▶ _RECORDS PROVIDED_:
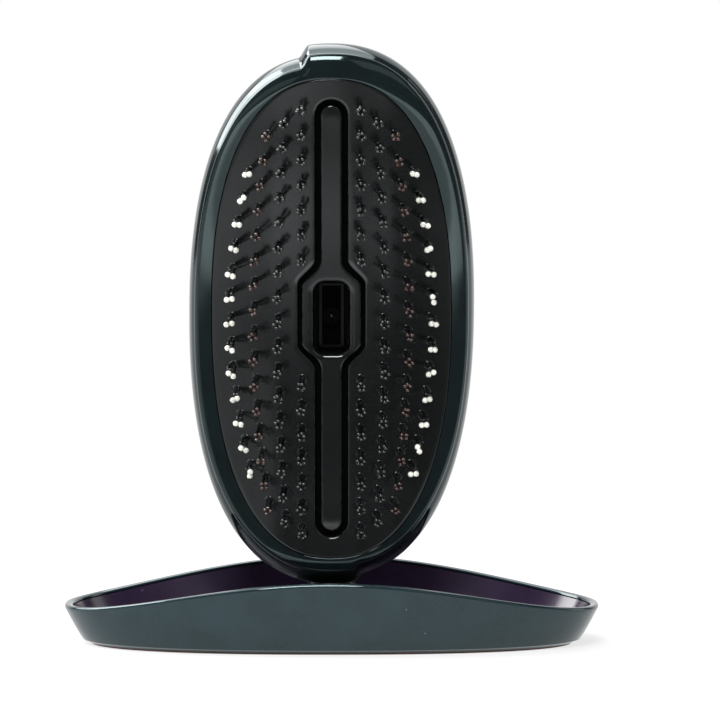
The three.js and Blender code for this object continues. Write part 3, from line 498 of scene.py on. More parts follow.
def face_z(x, y):
    s = sizes()
    crown = CROWN_RADIUS - math.sqrt(CROWN_RADIUS**2 - x * x)
    hollow = max(0, math.cos(math.pi * y / SADDLE_LENGTH)) ** SADDLE_EASE
    curl = END_CURL * (max(0, abs(y) / s.face_half_length - 0.75) / 0.25) ** 2
    return s.face_height - crown + s.saddle * (1 - hollow) + curl


def lobe(angle):
    """Width of the frame at an angle round it: thick after each of its two steps, then thinner."""
    s = sizes()
    turn = (STEP_ANGLE - angle) % math.pi / math.pi
    taper = s.lobe_thick - s.lobe_taper * turn**LOBE_EASE
    width = lerp(taper, s.lobe_thick, smoothstep(turn, 1 - STEP_SPAN / math.pi, 1))
    change = LOBE_SWELL if math.sin(angle) > 0 else LOBE_SHRINK
    return width * (1 + change * math.sin(angle) ** 3)


def flare(angle):
    end = FLARE_TOP if math.sin(angle) > 0 else FLARE_BOTTOM
    return lerp(FLARE_SIDE, end, abs(math.sin(angle)) ** 3)


def brush_point(angle, offset, height):
    """A point offset from the face's outline, at a height above its edge."""
    s = sizes()
    edge = superellipse(s.face_half_width, s.face_half_length, angle)
    out = superellipse(s.face_half_width, s.face_half_length, angle, offset)
    return Vector((out[0], out[1], face_z(*edge) + height))


def round_turn(share):
    """Angle for a share of the way round, with extra points in the frame's two steps."""
    half, rest = divmod(share * 2, 1)
    step_share = 0.16
    span = STEP_SPAN
    if rest < 1 - step_share:
        turn = rest / (1 - step_share) * (math.pi - span)
    else:
        turn = math.pi - span + (rest - 1 + step_share) / step_share * span
    return STEP_ANGLE - half * math.pi - turn


def along(points, share):
    """The point at a share of the way along a list of (offset, height) pairs, one per row."""
    return points[round(share * (len(points) - 1))]


def quarter(start, end, count, bulge_first=True):
    """Points of a quarter ellipse between two (offset, height) pairs, without its start."""
    (x0, z0), (x1, z1) = start, end
    arc = []
    for k in range(1, count + 1):
        turn = k / count * math.pi / 2
        fast, slow = math.sin(turn), 1 - math.cos(turn)
        across, down = (fast, slow) if bulge_first else (slow, fast)
        arc.append((lerp(x0, x1, across), lerp(z0, z1, down)))
    return arc


def frame_profile(angle):
    """Section of the front frame: a rounded inner edge, a top that is flat at the sides and
    crowned at the brush's top end, and a full outer edge."""
    width = lobe(angle)
    crown = smoothstep(math.sin(angle), 0.7, 0.97)
    inner = 0.14 * MM
    drop = min(lerp(1.2, 2.1, crown) * MM, width * 0.45)
    top = (SEAM + inner, 0.0)
    shoulder = (lerp(SEAM, width, lerp(0.68, 0.14, crown)), 0.04 * MM)
    outer = (width, 0.04 * MM - drop)
    profile = [(SEAM, -FRAME_DEPTH), (SEAM, -1.5 * MM), (SEAM, -inner)]
    profile += quarter((SEAM, -inner), top, 3, False)
    profile += [shoulder]
    profile += quarter(shoulder, outer, 12)
    profile += [(width, -2.2 * MM), (width - 0.1 * MM, -FRAME_DEPTH + 0.1 * MM)]
    profile += [(width - 0.5 * MM, -FRAME_DEPTH), (width * 0.6, -FRAME_DEPTH), (SEAM, -FRAME_DEPTH)]
    return profile


def build_front_frame():
    rows = len(frame_profile(0.0)) - 1

    def place(round_share, across):
        angle = round_turn(round_share)
        offset, height = along(frame_profile(angle), across)
        return brush_point(angle, offset, height)

    return stood(wrapped("front_frame_finish", 500, rows, place))


DOME_ROWS = 26


def dome_point(angle, share, inset):
    """A point of the palm shell's back, from its girth at 0 to its pole at 1."""
    s = sizes()
    turn = share * math.pi / 2
    scale = math.cos(turn) ** BACK_FULLNESS if share < 1 else 0
    sink = math.sin(turn) ** BACK_FULLNESS
    middle = s.lobe_thick - s.lobe_taper / 2
    spread = lerp(lobe(angle), middle, sink) + flare(angle) - inset
    girth = brush_point(angle, spread, -GIRTH_DROP)
    return Vector((girth.x * scale, girth.y * scale, lerp(girth.z, -BACK_DEPTH + inset, sink)))


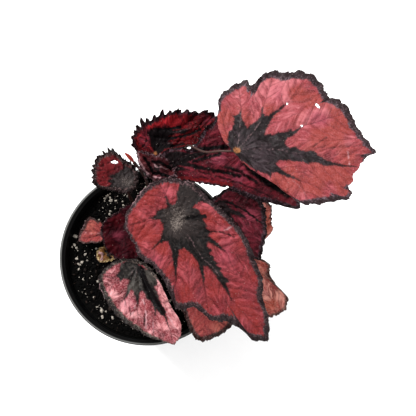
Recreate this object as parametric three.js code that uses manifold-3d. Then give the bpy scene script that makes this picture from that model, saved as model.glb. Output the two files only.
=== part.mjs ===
// Potted rex begonia: a nursery pot filled with soil, a creeping rhizome, and leaves on curved petioles.
// Millimetres, +Z up. The origin is the centre of the pot's underside.

import * as THREE from "three";
import { mergeVertices } from "three/addons/utils/BufferGeometryUtils.js";
import Module from "manifold-3d";

const wasm = await Module();
wasm.setup();

// ---------------------------------------------------------------- driving dimensions

const POT_HEIGHT = 88;
const RIM_RADIUS = 52.5;
const BASE_RADIUS = 37;
const WALL = 1;
const RIM_BAND_HEIGHT = 9;
const RIM_LIP_WIDTH = 2;
const POT_SEGMENTS = 48;
const DRAIN_COUNT = 8;
const DRAIN_RADIUS = 4;
const DRAIN_RING_RADIUS = 29;

const SOIL_BELOW_RIM = 8;
const SOIL_TOP = POT_HEIGHT - SOIL_BELOW_RIM;
const SOIL_RIPPLE = 0.4;
const SOIL_SEGMENTS = 36;
const SOIL_RINGS = 5;
const GRAIN_COUNT = 24;
const GRAIN_SEED = 11;
const GRAIN_RADIUS = { least: 0.8, spread: 0.7 };
const GRAIN_SECTOR = { from: 130, sweep: 170, innermost: 30, wallGap: 6 };

const RHIZOME_CENTRE = new THREE.Vector3(5, 16, SOIL_TOP + 1);
const RHIZOME_AZIMUTH = 34;
const RHIZOME_RADIUS = 5.5;
const RHIZOME_LENGTH = 26;

const BLADE_THICKNESS = 0.8;
const STEEPEST = 0.5;
const FOLD_SOFTNESS = 3;
const VEIN_WIDTH = 2.4;
const CALM_RADIUS = 8;
const CLEARANCE = 0.3;
const JOINT_GAP = 0.45;
const STALK_SIDES = 6;

// ---------------------------------------------------------------- leaves
//
// Each leaf is laid out flat from the point where its petiole joins the blade: u runs along the
// midrib, v to its left. "at" places that point in the pot's frame and "azimuth" turns the midrib.
//   outline, veins   margin points and vein ends in (u, v)
//   hub              the point that all rings of the mesh surround; the joint itself if not given
//   slope, tilt      rise per mm along and across the midrib
//   droop, arch      curvature along and across the midrib
//   right            extra rise per mm of the right half, folded along the midrib; left likewise
//   cup              rise of the whole margin
//   ruffle, waves    height and number of the margin's waves
//   teeth, bite      number and depth of the margin's teeth
//   vein             depth of the vein valleys
//   holes            worn holes: centre, half length, half width, angle
//   spokes           mesh points around the margin
//   stalk            petiole: radius, where it leaves the rhizome (along, lean), points it passes

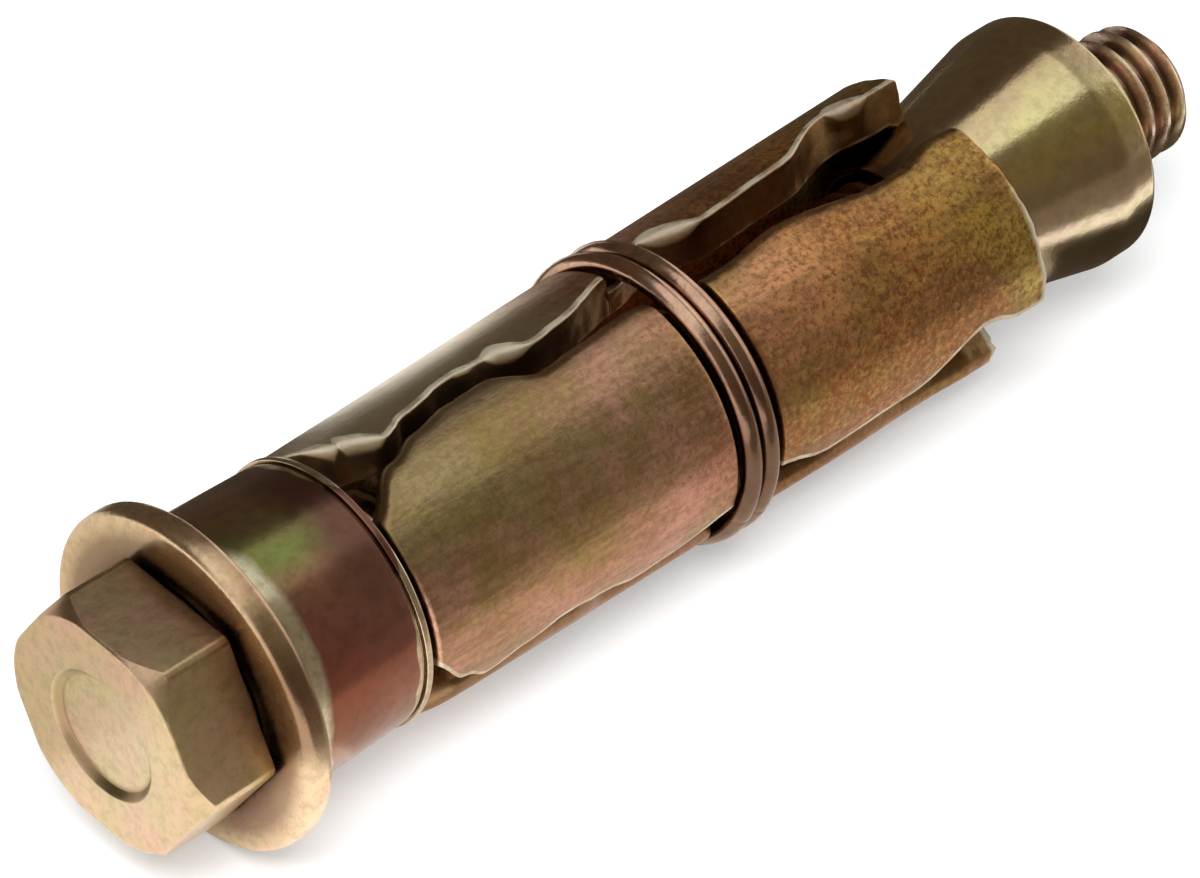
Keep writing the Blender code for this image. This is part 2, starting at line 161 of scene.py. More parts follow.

▶ _TASK OBJECTIVE_: Repeat every record exactly as written, please.

▶ _WRITTEN REPLY_:
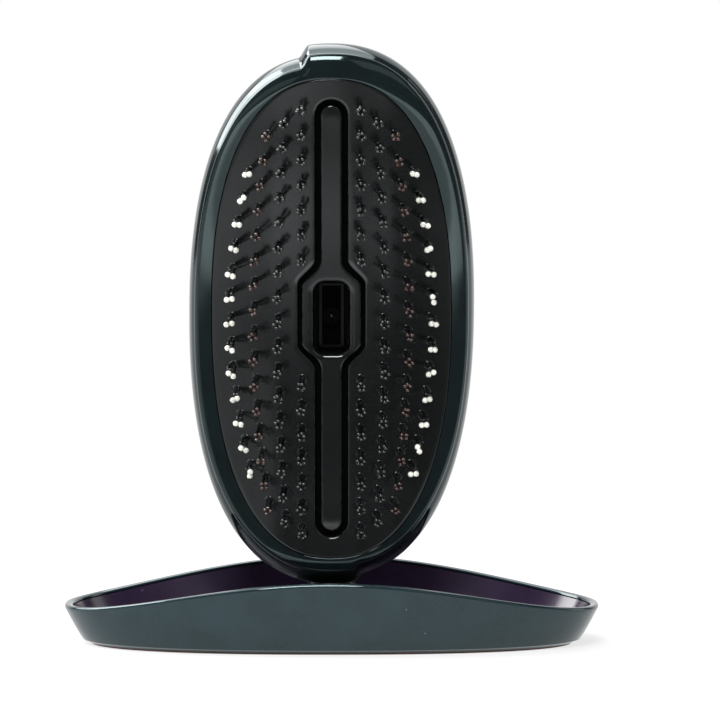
The three.js and Blender code for this object continues. Write part 3, from line 498 of scene.py on. More parts follow.
def face_z(x, y):
    s = sizes()
    crown = CROWN_RADIUS - math.sqrt(CROWN_RADIUS**2 - x * x)
    hollow = max(0, math.cos(math.pi * y / SADDLE_LENGTH)) ** SADDLE_EASE
    curl = END_CURL * (max(0, abs(y) / s.face_half_length - 0.75) / 0.25) ** 2
    return s.face_height - crown + s.saddle * (1 - hollow) + curl


def lobe(angle):
    """Width of the frame at an angle round it: thick after each of its two steps, then thinner."""
    s = sizes()
    turn = (STEP_ANGLE - angle) % math.pi / math.pi
    taper = s.lobe_thick - s.lobe_taper * turn**LOBE_EASE
    width = lerp(taper, s.lobe_thick, smoothstep(turn, 1 - STEP_SPAN / math.pi, 1))
    change = LOBE_SWELL if math.sin(angle) > 0 else LOBE_SHRINK
    return width * (1 + change * math.sin(angle) ** 3)


def flare(angle):
    end = FLARE_TOP if math.sin(angle) > 0 else FLARE_BOTTOM
    return lerp(FLARE_SIDE, end, abs(math.sin(angle)) ** 3)


def brush_point(angle, offset, height):
    """A point offset from the face's outline, at a height above its edge."""
    s = sizes()
    edge = superellipse(s.face_half_width, s.face_half_length, angle)
    out = superellipse(s.face_half_width, s.face_half_length, angle, offset)
    return Vector((out[0], out[1], face_z(*edge) + height))


def round_turn(share):
    """Angle for a share of the way round, with extra points in the frame's two steps."""
    half, rest = divmod(share * 2, 1)
    step_share = 0.16
    span = STEP_SPAN
    if rest < 1 - step_share:
        turn = rest / (1 - step_share) * (math.pi - span)
    else:
        turn = math.pi - span + (rest - 1 + step_share) / step_share * span
    return STEP_ANGLE - half * math.pi - turn


def along(points, share):
    """The point at a share of the way along a list of (offset, height) pairs, one per row."""
    return points[round(share * (len(points) - 1))]


def quarter(start, end, count, bulge_first=True):
    """Points of a quarter ellipse between two (offset, height) pairs, without its start."""
    (x0, z0), (x1, z1) = start, end
    arc = []
    for k in range(1, count + 1):
        turn = k / count * math.pi / 2
        fast, slow = math.sin(turn), 1 - math.cos(turn)
        across, down = (fast, slow) if bulge_first else (slow, fast)
        arc.append((lerp(x0, x1, across), lerp(z0, z1, down)))
    return arc


def frame_profile(angle):
    """Section of the front frame: a rounded inner edge, a top that is flat at the sides and
    crowned at the brush's top end, and a full outer edge."""
    width = lobe(angle)
    crown = smoothstep(math.sin(angle), 0.7, 0.97)
    inner = 0.14 * MM
    drop = min(lerp(1.2, 2.1, crown) * MM, width * 0.45)
    top = (SEAM + inner, 0.0)
    shoulder = (lerp(SEAM, width, lerp(0.68, 0.14, crown)), 0.04 * MM)
    outer = (width, 0.04 * MM - drop)
    profile = [(SEAM, -FRAME_DEPTH), (SEAM, -1.5 * MM), (SEAM, -inner)]
    profile += quarter((SEAM, -inner), top, 3, False)
    profile += [shoulder]
    profile += quarter(shoulder, outer, 12)
    profile += [(width, -2.2 * MM), (width - 0.1 * MM, -FRAME_DEPTH + 0.1 * MM)]
    profile += [(width - 0.5 * MM, -FRAME_DEPTH), (width * 0.6, -FRAME_DEPTH), (SEAM, -FRAME_DEPTH)]
    return profile


def build_front_frame():
    rows = len(frame_profile(0.0)) - 1

    def place(round_share, across):
        angle = round_turn(round_share)
        offset, height = along(frame_profile(angle), across)
        return brush_point(angle, offset, height)

    return stood(wrapped("front_frame_finish", 500, rows, place))


DOME_ROWS = 26


def dome_point(angle, share, inset):
    """A point of the palm shell's back, from its girth at 0 to its pole at 1."""
    s = sizes()
    turn = share * math.pi / 2
    scale = math.cos(turn) ** BACK_FULLNESS if share < 1 else 0
    sink = math.sin(turn) ** BACK_FULLNESS
    middle = s.lobe_thick - s.lobe_taper / 2
    spread = lerp(lobe(angle), middle, sink) + flare(angle) - inset
    girth = brush_point(angle, spread, -GIRTH_DROP)
    return Vector((girth.x * scale, girth.y * scale, lerp(girth.z, -BACK_DEPTH + inset, sink)))


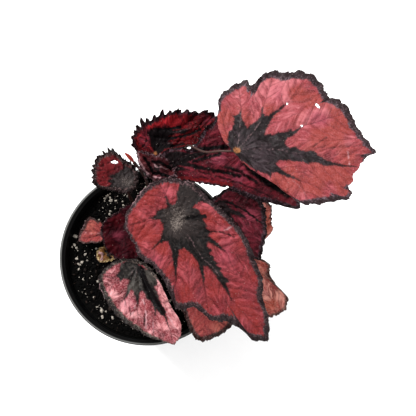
Recreate this object as parametric three.js code that uses manifold-3d. Then give the bpy scene script that makes this picture from that model, saved as model.glb. Output the two files only.
=== part.mjs ===
// Potted rex begonia: a nursery pot filled with soil, a creeping rhizome, and leaves on curved petioles.
// Millimetres, +Z up. The origin is the centre of the pot's underside.

import * as THREE from "three";
import { mergeVertices } from "three/addons/utils/BufferGeometryUtils.js";
import Module from "manifold-3d";

const wasm = await Module();
wasm.setup();

// ---------------------------------------------------------------- driving dimensions

const POT_HEIGHT = 88;
const RIM_RADIUS = 52.5;
const BASE_RADIUS = 37;
const WALL = 1;
const RIM_BAND_HEIGHT = 9;
const RIM_LIP_WIDTH = 2;
const POT_SEGMENTS = 48;
const DRAIN_COUNT = 8;
const DRAIN_RADIUS = 4;
const DRAIN_RING_RADIUS = 29;

const SOIL_BELOW_RIM = 8;
const SOIL_TOP = POT_HEIGHT - SOIL_BELOW_RIM;
const SOIL_RIPPLE = 0.4;
const SOIL_SEGMENTS = 36;
const SOIL_RINGS = 5;
const GRAIN_COUNT = 24;
const GRAIN_SEED = 11;
const GRAIN_RADIUS = { least: 0.8, spread: 0.7 };
const GRAIN_SECTOR = { from: 130, sweep: 170, innermost: 30, wallGap: 6 };

const RHIZOME_CENTRE = new THREE.Vector3(5, 16, SOIL_TOP + 1);
const RHIZOME_AZIMUTH = 34;
const RHIZOME_RADIUS = 5.5;
const RHIZOME_LENGTH = 26;

const BLADE_THICKNESS = 0.8;
const STEEPEST = 0.5;
const FOLD_SOFTNESS = 3;
const VEIN_WIDTH = 2.4;
const CALM_RADIUS = 8;
const CLEARANCE = 0.3;
const JOINT_GAP = 0.45;
const STALK_SIDES = 6;

// ---------------------------------------------------------------- leaves
//
// Each leaf is laid out flat from the point where its petiole joins the blade: u runs along the
// midrib, v to its left. "at" places that point in the pot's frame and "azimuth" turns the midrib.
//   outline, veins   margin points and vein ends in (u, v)
//   hub              the point that all rings of the mesh surround; the joint itself if not given
//   slope, tilt      rise per mm along and across the midrib
//   droop, arch      curvature along and across the midrib
//   right            extra rise per mm of the right half, folded along the midrib; left likewise
//   cup              rise of the whole margin
//   ruffle, waves    height and number of the margin's waves
//   teeth, bite      number and depth of the margin's teeth
//   vein             depth of the vein valleys
//   holes            worn holes: centre, half length, half width, angle
//   spokes           mesh points around the margin
//   stalk            petiole: radius, where it leaves the rhizome (along, lean), points it passes

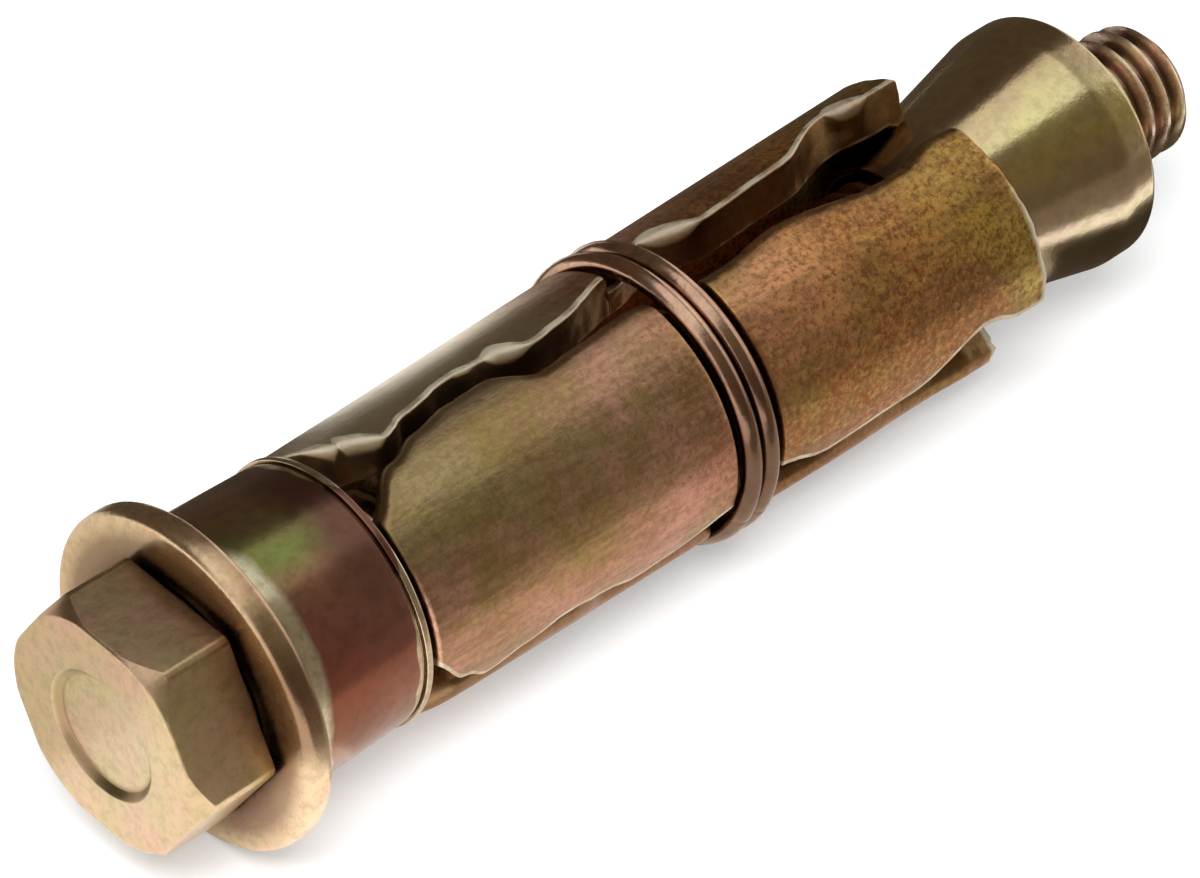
Keep writing the Blender code for this image. This is part 2, starting at line 161 of scene.py. More parts follow.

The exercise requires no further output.